Creedence Clearwater Revival

A low, coiled groove that feels like headlights on wet blacktop—Creedence Clearwater Revival turning “Sinister Purpose” into temptation you can tap your foot to.

Let’s plant the anchors first. “Sinister Purpose” is an album cut—side two, track four—on Green River, CCR’s third studio album, released August 7, 1969 on Fantasy. It runs 3:23, was written by John Fogerty, recorded March–June 1969 at Wally Heider Studios (San Francisco), and produced by Fogerty. The album, not this track, carried the chart story—No. 1 on the Billboard 200, later RIAA 3× Platinum after an initial Gold certification in 1970.

A word on meaning, straight from the source. Fogerty has described “Sinister Purpose” as being about the devil—not a cartoon villain, but that “unspeakable dark force” that whispers when you’re already tired enough to listen. That’s the lens that sharpens the song’s plaintalk lines and makes its title feel earned.
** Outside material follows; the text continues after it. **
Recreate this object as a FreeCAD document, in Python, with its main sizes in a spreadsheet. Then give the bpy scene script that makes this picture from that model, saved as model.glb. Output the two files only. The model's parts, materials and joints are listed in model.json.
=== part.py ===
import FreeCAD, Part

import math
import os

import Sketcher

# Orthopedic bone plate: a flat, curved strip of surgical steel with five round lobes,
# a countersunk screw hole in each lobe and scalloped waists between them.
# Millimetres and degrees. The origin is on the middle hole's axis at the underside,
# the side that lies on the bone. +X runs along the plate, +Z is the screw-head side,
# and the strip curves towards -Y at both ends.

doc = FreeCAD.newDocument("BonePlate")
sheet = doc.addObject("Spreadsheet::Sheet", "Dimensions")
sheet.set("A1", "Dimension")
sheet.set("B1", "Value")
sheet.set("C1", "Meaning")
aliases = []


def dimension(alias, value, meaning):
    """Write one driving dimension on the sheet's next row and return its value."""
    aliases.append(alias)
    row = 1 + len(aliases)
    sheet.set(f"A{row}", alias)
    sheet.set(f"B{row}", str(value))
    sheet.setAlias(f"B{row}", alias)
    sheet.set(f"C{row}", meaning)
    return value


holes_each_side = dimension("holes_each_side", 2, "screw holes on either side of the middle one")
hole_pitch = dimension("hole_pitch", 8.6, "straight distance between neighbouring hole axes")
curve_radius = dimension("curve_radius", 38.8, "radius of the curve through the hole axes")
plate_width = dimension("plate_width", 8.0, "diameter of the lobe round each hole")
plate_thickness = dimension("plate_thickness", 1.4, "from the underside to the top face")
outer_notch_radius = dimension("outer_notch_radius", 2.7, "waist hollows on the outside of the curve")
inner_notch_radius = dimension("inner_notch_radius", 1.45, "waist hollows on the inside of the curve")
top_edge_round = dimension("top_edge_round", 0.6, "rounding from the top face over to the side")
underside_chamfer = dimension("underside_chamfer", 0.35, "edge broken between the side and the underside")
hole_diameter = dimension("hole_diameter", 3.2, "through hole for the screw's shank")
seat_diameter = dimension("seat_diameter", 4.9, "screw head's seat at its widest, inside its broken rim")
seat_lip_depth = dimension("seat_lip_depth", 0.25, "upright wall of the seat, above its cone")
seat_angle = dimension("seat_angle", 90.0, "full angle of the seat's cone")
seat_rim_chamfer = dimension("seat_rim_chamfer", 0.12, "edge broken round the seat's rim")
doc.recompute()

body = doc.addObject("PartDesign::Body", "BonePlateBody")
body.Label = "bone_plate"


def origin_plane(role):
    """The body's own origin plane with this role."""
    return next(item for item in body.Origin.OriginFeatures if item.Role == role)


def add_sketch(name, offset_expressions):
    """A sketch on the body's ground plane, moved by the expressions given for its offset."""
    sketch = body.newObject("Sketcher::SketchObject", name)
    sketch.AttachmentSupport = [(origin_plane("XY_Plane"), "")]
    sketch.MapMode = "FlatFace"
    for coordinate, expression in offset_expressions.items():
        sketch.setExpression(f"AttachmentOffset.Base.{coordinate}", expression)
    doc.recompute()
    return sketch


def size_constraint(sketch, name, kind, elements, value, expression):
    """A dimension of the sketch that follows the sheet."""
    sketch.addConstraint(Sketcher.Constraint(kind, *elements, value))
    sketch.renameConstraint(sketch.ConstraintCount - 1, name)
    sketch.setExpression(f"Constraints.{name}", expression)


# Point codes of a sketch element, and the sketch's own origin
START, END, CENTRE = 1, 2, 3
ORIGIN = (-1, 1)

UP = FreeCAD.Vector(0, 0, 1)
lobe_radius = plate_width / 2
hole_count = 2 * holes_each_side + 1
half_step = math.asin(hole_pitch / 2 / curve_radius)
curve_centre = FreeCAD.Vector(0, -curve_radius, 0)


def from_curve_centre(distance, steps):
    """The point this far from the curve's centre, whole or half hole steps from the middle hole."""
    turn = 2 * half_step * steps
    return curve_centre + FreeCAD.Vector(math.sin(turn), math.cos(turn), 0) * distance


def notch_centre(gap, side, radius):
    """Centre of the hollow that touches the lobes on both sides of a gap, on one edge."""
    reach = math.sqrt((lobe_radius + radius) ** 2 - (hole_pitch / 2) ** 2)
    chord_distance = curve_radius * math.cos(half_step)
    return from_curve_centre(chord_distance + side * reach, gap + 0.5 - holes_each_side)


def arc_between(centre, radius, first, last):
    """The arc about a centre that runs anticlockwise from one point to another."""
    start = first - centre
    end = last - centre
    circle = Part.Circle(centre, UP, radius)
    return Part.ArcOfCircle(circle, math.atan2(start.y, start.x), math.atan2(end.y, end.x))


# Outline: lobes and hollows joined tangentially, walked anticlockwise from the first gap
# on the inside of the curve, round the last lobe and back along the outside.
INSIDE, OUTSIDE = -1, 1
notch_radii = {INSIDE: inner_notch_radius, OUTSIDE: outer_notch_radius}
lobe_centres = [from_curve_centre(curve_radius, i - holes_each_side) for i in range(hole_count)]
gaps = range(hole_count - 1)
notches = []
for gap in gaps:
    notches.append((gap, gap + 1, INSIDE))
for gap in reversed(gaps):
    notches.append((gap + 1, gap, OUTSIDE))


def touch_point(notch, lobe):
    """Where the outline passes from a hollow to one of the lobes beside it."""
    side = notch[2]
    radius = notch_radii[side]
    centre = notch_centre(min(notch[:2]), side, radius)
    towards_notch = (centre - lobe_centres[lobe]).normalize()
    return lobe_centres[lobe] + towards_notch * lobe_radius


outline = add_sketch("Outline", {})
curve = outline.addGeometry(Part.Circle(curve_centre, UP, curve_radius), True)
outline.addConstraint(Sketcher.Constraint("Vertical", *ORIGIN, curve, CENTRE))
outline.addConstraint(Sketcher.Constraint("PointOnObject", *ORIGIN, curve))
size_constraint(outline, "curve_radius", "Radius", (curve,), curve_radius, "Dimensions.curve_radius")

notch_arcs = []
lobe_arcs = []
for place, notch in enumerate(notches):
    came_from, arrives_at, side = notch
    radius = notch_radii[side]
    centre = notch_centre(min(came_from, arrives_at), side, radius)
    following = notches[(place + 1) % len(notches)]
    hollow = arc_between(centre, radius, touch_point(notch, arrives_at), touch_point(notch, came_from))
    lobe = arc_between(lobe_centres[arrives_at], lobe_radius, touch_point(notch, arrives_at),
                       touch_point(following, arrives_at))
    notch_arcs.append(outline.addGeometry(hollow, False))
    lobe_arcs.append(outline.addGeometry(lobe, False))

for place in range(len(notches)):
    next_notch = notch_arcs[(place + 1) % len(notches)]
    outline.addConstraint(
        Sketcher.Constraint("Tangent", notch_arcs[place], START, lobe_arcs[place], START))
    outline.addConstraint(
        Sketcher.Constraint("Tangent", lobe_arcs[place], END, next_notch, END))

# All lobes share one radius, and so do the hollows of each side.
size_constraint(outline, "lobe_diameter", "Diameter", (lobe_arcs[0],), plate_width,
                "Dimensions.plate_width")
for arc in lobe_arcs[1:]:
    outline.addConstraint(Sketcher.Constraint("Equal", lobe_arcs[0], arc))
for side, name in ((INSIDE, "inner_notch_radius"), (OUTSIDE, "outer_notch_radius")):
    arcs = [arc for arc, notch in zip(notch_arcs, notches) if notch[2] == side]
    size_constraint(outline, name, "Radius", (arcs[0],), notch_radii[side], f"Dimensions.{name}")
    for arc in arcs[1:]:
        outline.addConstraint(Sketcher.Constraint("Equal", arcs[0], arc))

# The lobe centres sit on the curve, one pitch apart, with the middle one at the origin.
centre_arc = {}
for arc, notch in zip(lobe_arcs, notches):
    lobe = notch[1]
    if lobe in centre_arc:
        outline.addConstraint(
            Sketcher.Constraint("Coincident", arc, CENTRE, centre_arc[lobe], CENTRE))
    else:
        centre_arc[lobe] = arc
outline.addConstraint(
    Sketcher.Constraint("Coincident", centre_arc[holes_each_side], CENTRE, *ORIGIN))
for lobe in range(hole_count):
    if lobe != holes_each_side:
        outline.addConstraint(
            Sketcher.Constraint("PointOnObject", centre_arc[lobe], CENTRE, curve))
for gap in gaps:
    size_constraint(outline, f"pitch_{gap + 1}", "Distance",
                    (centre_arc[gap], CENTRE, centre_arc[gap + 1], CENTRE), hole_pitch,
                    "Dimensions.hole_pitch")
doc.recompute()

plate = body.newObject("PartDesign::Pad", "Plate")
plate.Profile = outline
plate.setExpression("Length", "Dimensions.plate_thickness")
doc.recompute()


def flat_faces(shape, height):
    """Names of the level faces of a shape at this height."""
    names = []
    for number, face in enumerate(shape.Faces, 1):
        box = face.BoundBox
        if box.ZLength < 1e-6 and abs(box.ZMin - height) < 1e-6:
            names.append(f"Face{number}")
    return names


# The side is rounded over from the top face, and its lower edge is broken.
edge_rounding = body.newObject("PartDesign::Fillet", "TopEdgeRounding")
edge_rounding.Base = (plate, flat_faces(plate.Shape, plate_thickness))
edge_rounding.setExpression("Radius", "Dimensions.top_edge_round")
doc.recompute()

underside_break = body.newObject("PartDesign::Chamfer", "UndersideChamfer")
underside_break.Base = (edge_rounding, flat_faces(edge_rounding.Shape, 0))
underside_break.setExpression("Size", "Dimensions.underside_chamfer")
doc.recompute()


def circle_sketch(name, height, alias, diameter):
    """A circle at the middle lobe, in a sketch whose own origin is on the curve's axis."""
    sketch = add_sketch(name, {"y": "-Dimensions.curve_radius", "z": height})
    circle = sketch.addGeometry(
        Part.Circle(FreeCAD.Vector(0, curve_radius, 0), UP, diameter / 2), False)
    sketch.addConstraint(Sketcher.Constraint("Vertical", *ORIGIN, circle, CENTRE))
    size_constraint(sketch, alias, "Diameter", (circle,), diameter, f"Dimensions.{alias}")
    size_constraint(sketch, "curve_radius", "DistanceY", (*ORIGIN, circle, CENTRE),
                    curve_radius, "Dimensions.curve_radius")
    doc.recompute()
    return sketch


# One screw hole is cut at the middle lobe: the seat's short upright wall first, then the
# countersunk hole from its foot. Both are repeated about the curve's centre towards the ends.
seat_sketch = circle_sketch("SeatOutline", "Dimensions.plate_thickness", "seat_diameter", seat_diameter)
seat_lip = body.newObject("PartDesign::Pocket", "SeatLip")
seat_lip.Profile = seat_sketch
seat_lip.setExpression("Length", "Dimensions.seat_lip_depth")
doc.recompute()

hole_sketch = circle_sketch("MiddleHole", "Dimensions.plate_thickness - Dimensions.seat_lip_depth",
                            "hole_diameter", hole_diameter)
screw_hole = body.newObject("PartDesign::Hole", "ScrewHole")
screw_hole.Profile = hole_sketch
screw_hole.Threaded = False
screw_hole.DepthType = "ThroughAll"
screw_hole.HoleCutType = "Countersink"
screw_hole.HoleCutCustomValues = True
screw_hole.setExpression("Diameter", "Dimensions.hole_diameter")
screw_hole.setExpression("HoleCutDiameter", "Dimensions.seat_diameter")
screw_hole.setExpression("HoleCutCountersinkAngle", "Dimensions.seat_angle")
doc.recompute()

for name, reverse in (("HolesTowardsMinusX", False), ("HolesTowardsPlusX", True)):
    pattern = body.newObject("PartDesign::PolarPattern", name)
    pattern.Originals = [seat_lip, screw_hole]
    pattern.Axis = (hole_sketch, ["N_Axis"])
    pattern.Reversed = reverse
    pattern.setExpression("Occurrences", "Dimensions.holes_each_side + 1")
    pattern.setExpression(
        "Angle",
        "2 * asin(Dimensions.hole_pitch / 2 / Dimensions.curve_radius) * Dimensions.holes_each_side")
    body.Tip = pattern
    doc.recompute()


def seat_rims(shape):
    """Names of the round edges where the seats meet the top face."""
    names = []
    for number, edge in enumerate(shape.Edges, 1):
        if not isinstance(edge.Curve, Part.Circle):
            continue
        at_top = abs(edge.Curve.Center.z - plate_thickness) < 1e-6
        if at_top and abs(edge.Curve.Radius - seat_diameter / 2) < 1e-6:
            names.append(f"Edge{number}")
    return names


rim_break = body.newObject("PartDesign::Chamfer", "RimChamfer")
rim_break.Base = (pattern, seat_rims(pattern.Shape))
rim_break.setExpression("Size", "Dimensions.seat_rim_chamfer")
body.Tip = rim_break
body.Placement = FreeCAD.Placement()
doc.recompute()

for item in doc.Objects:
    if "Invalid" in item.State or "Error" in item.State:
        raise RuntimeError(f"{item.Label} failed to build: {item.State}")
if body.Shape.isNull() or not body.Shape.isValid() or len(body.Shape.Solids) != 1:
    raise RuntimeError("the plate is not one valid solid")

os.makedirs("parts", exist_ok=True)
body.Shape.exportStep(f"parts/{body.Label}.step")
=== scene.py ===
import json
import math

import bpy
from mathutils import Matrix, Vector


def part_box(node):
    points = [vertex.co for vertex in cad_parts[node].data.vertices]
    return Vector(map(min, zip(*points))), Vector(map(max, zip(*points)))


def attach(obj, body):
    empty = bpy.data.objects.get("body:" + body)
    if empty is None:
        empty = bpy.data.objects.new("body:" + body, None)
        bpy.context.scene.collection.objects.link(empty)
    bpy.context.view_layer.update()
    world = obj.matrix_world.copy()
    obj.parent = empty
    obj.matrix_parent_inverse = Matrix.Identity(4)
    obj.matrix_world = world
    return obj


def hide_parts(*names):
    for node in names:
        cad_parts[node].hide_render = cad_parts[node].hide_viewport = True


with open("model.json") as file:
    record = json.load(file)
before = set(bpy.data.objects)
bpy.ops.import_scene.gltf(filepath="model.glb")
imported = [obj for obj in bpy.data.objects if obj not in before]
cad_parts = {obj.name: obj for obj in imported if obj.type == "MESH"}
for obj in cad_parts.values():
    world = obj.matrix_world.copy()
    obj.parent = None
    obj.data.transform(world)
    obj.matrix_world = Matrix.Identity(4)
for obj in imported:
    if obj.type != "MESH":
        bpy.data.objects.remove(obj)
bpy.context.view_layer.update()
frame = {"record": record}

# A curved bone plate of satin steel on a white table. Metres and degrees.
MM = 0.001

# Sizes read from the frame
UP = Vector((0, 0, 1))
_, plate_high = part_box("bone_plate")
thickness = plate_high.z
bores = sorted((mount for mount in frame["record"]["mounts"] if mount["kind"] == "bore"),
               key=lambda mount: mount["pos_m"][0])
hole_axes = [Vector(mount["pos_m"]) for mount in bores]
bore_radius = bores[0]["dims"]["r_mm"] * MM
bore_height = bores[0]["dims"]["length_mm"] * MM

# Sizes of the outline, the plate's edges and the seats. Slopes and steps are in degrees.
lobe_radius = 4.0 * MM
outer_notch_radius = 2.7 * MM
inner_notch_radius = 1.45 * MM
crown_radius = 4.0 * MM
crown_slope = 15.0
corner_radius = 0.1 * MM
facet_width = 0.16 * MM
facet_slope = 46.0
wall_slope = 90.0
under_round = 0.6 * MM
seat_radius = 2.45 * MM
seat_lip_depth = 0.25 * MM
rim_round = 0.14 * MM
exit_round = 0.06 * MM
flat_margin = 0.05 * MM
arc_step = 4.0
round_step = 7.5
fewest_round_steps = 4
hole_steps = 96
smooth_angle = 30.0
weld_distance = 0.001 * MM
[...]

Spin it and the music does the telling. The band locks into a dry, mid-tempo strut—Doug Clifford’s snare snapping like a screen door; Stu Cook’s bass walking forward without hurry; Tom Fogerty’s rhythm guitar sawing the groove while John’s lead flicks quick, flinty phrases that sting and recede. There’s no showboating, no studio varnish—just CCR’s minimalist creed: say it clean, say it quick, and leave air around the hook so your pulse fills the empty spaces. If the riff feels a shade darker than most of the album, that’s the point; the song lives where appetite and second thought meet, in a key that sounds like midnight. (Those spare, unfussy textures are exactly what the Green River sessions were built to capture.)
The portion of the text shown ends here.